| Dataset rows |

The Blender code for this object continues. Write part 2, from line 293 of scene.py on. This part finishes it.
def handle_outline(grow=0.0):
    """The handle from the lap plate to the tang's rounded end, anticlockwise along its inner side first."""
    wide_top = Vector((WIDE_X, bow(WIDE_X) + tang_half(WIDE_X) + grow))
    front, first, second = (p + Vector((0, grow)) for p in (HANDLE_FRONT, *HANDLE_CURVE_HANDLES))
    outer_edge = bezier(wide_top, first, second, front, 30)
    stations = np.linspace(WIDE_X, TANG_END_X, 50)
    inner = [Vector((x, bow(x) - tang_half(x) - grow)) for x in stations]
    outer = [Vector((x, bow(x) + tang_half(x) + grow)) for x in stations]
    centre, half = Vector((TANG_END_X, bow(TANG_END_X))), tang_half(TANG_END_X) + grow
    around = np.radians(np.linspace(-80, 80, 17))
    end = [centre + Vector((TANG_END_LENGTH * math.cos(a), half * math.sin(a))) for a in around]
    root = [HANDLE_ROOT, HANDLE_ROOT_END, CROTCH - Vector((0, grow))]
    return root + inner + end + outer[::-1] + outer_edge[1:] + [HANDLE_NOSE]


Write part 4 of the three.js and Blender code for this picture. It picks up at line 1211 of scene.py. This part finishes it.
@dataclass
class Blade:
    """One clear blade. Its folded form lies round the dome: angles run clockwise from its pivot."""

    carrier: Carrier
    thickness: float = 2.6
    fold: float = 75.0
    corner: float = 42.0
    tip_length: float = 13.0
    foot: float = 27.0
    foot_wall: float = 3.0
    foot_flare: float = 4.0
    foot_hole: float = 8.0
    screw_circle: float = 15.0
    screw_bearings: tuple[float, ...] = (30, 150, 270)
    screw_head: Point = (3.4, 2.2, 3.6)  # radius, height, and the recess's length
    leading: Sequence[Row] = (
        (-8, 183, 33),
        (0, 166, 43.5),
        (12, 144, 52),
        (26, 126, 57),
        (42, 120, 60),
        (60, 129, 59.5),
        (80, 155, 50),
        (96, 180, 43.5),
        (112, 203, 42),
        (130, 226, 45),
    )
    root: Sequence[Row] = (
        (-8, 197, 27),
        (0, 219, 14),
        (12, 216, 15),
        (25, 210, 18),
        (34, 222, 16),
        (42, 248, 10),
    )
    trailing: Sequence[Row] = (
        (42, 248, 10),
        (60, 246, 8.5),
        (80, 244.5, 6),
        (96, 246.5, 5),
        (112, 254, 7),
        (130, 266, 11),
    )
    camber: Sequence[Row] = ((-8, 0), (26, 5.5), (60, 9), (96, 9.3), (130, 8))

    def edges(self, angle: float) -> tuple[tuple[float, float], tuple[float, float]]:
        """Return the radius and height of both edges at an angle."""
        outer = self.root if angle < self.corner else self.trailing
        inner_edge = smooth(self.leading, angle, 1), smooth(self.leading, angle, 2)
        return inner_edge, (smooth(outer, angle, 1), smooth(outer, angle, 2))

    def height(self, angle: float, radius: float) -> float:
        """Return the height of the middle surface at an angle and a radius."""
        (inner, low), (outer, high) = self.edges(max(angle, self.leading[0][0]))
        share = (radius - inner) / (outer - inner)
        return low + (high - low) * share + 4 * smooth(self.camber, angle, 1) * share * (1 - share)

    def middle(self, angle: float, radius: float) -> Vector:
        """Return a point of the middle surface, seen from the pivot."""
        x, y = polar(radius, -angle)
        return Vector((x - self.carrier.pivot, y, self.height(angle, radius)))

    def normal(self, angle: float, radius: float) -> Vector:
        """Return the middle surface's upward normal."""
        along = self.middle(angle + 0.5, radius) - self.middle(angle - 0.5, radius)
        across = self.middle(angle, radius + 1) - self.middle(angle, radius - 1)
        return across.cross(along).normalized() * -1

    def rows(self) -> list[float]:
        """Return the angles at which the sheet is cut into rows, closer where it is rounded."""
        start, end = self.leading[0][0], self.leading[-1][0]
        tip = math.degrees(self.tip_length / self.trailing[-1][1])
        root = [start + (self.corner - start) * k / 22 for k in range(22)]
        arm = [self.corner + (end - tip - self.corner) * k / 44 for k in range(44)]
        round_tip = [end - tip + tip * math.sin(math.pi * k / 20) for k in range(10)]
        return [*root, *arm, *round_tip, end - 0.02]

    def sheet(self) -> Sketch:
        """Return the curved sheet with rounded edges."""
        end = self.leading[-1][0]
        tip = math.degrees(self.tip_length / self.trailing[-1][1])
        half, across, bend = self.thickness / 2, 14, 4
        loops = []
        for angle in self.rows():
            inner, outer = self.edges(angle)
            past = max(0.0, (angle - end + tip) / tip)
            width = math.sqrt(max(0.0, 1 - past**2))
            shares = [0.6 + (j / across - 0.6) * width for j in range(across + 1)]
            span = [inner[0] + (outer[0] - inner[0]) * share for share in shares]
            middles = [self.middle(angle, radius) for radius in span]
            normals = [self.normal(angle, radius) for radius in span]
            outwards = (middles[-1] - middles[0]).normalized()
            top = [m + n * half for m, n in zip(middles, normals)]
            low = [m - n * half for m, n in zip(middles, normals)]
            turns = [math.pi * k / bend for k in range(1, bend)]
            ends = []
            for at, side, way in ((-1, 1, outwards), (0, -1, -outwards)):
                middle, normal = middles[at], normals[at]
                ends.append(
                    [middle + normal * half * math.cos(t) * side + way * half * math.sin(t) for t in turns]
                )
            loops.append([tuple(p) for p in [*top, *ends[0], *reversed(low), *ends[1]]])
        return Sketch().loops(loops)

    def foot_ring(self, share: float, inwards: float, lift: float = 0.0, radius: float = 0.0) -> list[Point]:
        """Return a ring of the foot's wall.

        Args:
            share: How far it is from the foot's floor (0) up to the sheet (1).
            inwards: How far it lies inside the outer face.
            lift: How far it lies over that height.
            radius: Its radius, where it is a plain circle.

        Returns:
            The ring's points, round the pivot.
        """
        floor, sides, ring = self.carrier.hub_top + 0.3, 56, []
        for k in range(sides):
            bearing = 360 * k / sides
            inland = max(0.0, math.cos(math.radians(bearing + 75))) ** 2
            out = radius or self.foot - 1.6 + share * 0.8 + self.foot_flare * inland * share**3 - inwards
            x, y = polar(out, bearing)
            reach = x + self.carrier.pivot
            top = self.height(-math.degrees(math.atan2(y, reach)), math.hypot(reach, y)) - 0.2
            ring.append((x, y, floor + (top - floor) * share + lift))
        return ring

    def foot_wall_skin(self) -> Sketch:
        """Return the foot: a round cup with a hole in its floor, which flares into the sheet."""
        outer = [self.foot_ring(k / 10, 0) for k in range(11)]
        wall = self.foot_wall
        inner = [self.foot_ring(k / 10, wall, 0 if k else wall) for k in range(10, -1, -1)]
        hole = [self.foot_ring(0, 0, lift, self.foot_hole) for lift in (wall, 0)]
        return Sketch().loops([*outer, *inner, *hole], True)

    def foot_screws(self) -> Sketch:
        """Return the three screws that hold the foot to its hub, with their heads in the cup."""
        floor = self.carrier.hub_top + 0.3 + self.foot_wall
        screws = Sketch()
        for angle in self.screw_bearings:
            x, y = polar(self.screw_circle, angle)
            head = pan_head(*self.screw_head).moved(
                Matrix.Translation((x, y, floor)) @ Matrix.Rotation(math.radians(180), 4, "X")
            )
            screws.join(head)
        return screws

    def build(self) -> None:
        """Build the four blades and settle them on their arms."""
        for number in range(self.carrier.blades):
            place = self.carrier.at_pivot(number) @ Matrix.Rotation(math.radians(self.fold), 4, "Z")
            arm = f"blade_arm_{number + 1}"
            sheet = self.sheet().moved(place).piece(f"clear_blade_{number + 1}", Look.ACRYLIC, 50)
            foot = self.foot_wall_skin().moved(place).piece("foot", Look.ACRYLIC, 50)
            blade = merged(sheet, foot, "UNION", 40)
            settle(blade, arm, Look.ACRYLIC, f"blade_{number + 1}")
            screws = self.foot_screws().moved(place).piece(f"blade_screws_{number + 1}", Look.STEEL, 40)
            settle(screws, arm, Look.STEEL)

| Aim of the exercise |
Copy every line of the listing that contains the word "code".

| Answer to this exercise |
The Blender code for this object continues. Write part 2, from line 293 of scene.py on. This part finishes it.
Write part 4 of the three.js and Blender code for this picture. It picks up at line 1211 of scene.py. This part finishes it.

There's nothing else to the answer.